I don't have all the answers but I've identified the problem as I see it. For those who still have children at the "molding" stage, please consider making an effort to set those limits, to be the "parent." For those of you whose kids are grown and maybe have children of their own, I would say own up to your parenting shortfalls and if you feel it has hurt your children, work to try to mentor them on how to be stronger, more assertive, more involved parents with their kids. I bet if you're honest with your adult children, they'll appreciate it and see it as an opportunity to bond in ways maybe you may not have when they were younger. They will also see it as a sign their natural instincts to be firm parents are ok and acceptable.
I know this assessment on my part doesn't define all of us. I know some of us have raised our kids a little bit old-school. Yet whether I'm talking about your kids in particular or not, this is "our" problem as a society and our problem to fix together. We are all just one or two generations away from being at the mercy of our society as elderly citizens. Will we have caring individuals who do "for" us when we can't do for ourselves? Will they choose to take responsibility for and treat us with dignity when we are in the twilight of our lives? Or will we have a generation who will see us as a nuisance to "deal with" and relegate us to the fringes of our society because we have no value to them? If we don't act now I fear the great "divide" will never be bridged and we will bear the brunt of our failure to have done so, and by then, it will be too late anyway.

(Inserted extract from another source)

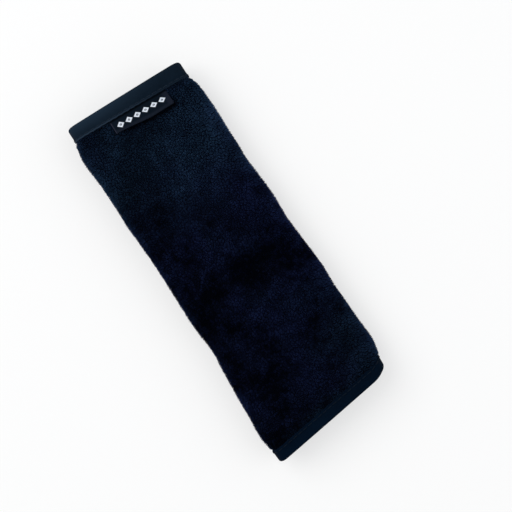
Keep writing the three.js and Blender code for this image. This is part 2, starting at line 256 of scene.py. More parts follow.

We owe it to our kids, to our grandchildren and future generations to bridge the gap, to act like adults and teach our children right from wrong. Will they always play their music too loud? You bet your patooty they will and good for 'em. Will it bother you? Yes it will. That is the natural order of things; at some point we all become our parents. Yet the optimal word there is "natural". A healthy divide between the young and old is great, let's just not let it grow into the great "void" between us and them.